Saturday, July 30, 2016

CBR: The Tale Of Two Countries -- July 30, 2016

A couple days ago I posted a link to an article from The Wall Street Journal about the decline of CBR in the US. I made the comment that CBR was a solution for a problem that no longer existed.

Perhaps I spoke too soon, or perhaps it is simply a tale of two countries, but an alert reader noted this article in The [London] Globe and Mail: the death of the Keystone XL means record revival for Canadian railways. One wonders how much worse Canada's economy (May's GDP) would have contracted had it not been for the demise of the Keystone XL. From the linked article:
Keystone was the great hope for opening U.S. markets further to Canadian crude. Now that it’s dead, the railways are going to make not just a comeback, but transport more oil than ever before.

The Keystone XL pipeline was set to carry heavy Canadian crude south from Hardisty, Alberta’s oil hub, before being blocked by President Barack Obama last November, largely on environmental grounds. In a sign of what’s coming, exports by train rose 23 per cent in April, the biggest year-on-year jump since September 2014, according to Canada’s National Energy Board.

That’s just the beginning. Next year, with about a half dozen new projects and expansions in the oil sands, rail exports could double by the third quarter to a record, said Eric Peterson, research chief at Denver-based ARB Midstream LLC, an oil transport investor. That’s good news for USD Group LLC, Imperial Energy Corp. and Cenovus Energy Inc., all of which invested in new rail terminals or plan on expanding older ones this year.

“That production has to find an alternative source of take-away and that’s where rail comes in,” said Brad Sanders, chief commercial officer of USD Group, which plans to double capacity at its Hardisty terminal within 12 months to four trains a day, each of which could carry 65,000 barrels. “We expect from this point on that activity to grow.”

The capacity of existing pipelines is 4 million barrels a day, opening an opportunity for rail carriers. Crude output is expected to rise about 5 per cent to more than 4 million barrels a day in 2017, according to the Canadian Association of Petroleum Producers. Keystone XL would have augmented pipeline capacity by 830,000 barrels a day, an addition of more than 20 per cent.

“We are going to have to see some pretty significant volumes move by rail,” Peterson of ARB Midstream said by phone. “Every new incremental barrel of production that comes out of Canada will have to go by rail” once the pipelines are full, he said.

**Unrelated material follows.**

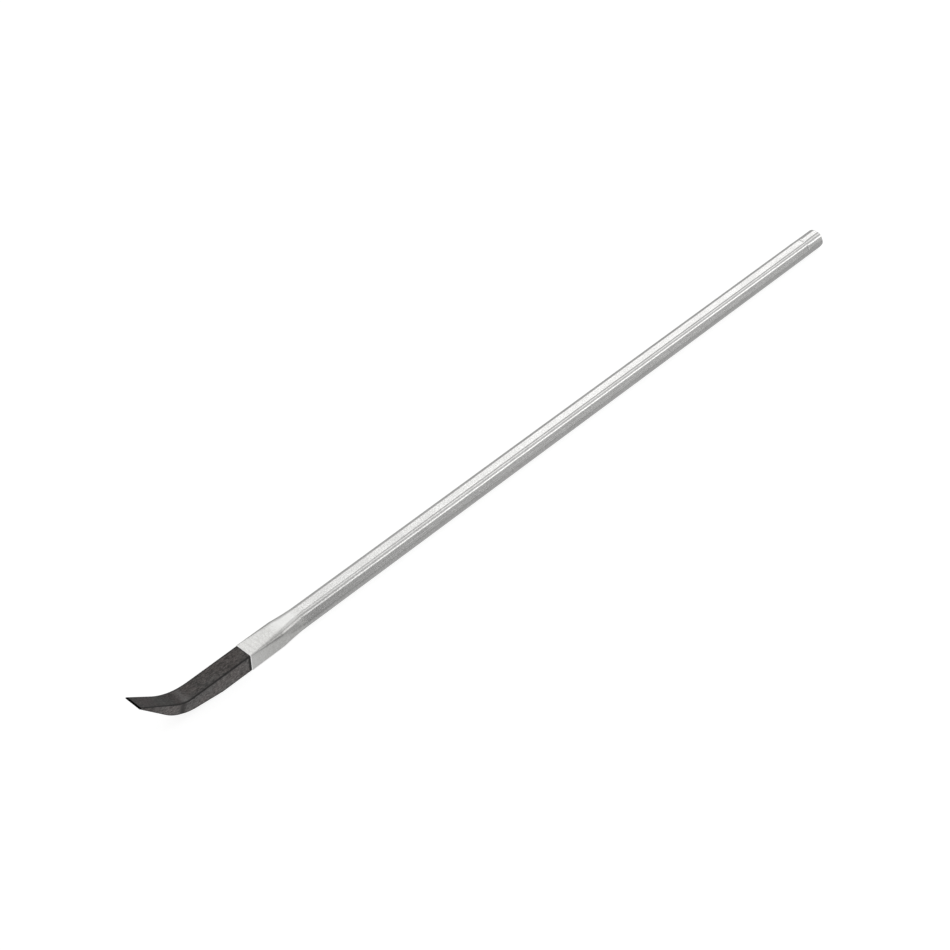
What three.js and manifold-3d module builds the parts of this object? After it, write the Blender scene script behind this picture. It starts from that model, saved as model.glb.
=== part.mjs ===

After two years of declines, rail transport rose to 109,000 barrels a day in April, a number that Peterson says will double by next year and could reach 450,000 by 2018.
Much, much more at the link.

So many story lines, least of which how killing the Keystone XL may have "saved" what little was left of the manufacturing economy in Canada when the price of oil plummeted.  

The Apple Page

I knew it was "big." I did not know it was that big. From Market Watch:
The historic surge in Apple Inc.’s stock on Wednesday is finally giving investors something other than declining iPhone sales to talk about, and could confirm what Warren Buffett may have believed several months ago, that a bottom has already been seen.
The stock ran up 6.5% to close at a three-month high. The split-adjusted price gain of $6.28 was the second-biggest one-day rise in Apple’s history, in the wake of the technology giant’s better-than-expected quarterly results. It was just behind the biggest-ever gain of $7.10 on April 25, 2012. (A 7-for-1 stock split went into effect on June 9, 2014, meaning the actual April 25, 2012 price gain was really $49.72).